Terrible Windows Server 08R2 Performance

USMCGrunt

2[H]4U
Joined
Mar 19, 2010
Messages
3,103
I have a custom built machine running a fresh install of server 2008R2. I5-2500, 16GB of ram, os installed on a raid 5 array. Initially, this thing ran like a bat out of hell but it seems like ever since it joined the domain it's slowed down to the point that from bios handoff to server manager has full started takes about 15-20 minutes. CPU utilization is nearly none, RAM utilization is no where near using the page file, and the array is fine. Originally, I thought it was a RAM issue so I replaced the RAM. A few weeks later, active directory says it was taking too long to get things done and suggested faulty hardware, the HDD was constantly running so I replaced it with this hdd array and reinstalled everything fresh. Still getting the issue, to the point that I can install Adobe reader....it.just hangs at 97% for like 30 minutes before I kill the process. The server has the following roles running:

ADDS
DHCP
DNS
FILE SERVICES
PRINT MANAGEMENT
IIS
WSUS

I'm at a loss for what's going on and don't know how totrwck down what's holding things up. Any ideas??
 
ran memtest?

could be a lot of things, next thing I would do is boot to a knoppix or ubuntu live cd and see if everything is snappy and copy some files across the network.
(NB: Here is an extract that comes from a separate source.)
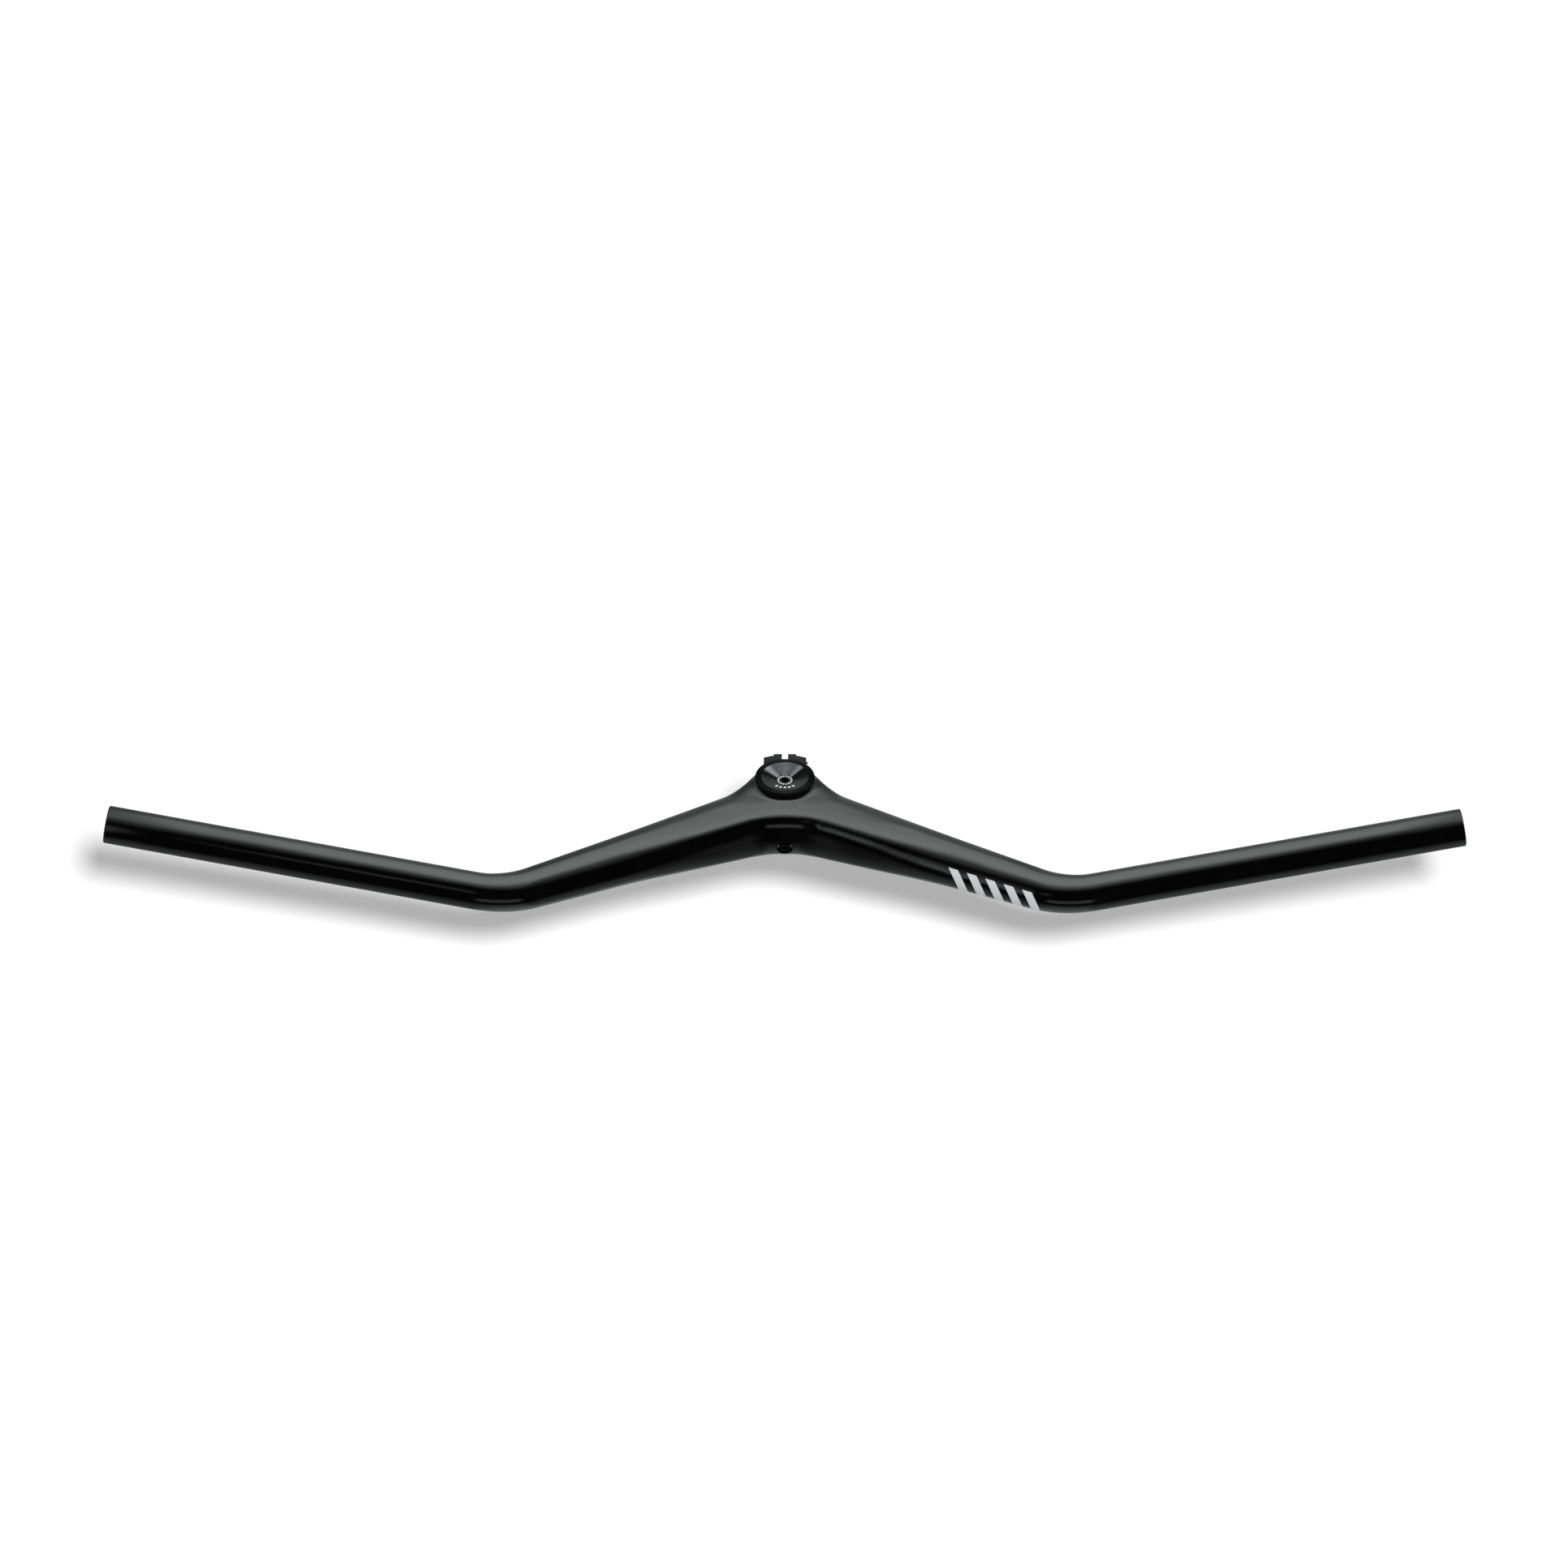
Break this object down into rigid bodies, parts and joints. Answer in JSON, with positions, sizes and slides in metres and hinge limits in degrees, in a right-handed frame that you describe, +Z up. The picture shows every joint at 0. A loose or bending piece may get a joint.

Then in windows update all drivers.
In particular the network and storage drivers.
Once you install AD everything is done over the network interface and if its bad you get no end of problems.
Run performance monitor to see what is getting hit.
 
Tried different ram, different ram slots, different brands, different quantities with no change. All drivers and OS is up to date. I've got perfmon up but nothing stands out at me as being an issue other than when acting upon a program, say closing out server manager, the process stops responding for a few moments before closing and turns red in perfmon.

Could there be a BIOS setting that does this? I stopped WIDS and wsus thinking maybe it's a weird sql issue but it didn't change anything.
 
It's a fresh install, nothing has been done to it to expose it to malicious code.
 
Ya

1, Raid 5 and what drives / raid card Please do not say anything over 146G or so...cause then you should be on raid 10, and only raid 5 if you got some decent sas drives.

Also, did you check your domain policies?

After what role did you install did it get slow?
 
Ya

1, Raid 5 and what drives / raid card Please do not say anything over 146G or so...cause then you should be on raid 10, and only raid 5 if you got some decent sas drives.

Also, did you check your domain policies?

After what role did you install did it get slow?

Hardware RAID 5 using the onboard RAID controller from the motherboard which is a Gigabyte GA-Z68X-UD3H-B3 with a secondary RAID 1 array using the Marvel RAID chip built-into the motherboard for non-OS duties (WSUS updates, network shares, etc...). Using WD Red 1TB drives that replaced a Seagate 500GB HD.

What policies am I looking for that could be the culprit?

I am not 100% on which role it started after but I think it was after ADDS. I had to go through dcpromo a couple times before it was able to successfully replicate all of the AD partitions...the net connection seemed to be having issues at the time.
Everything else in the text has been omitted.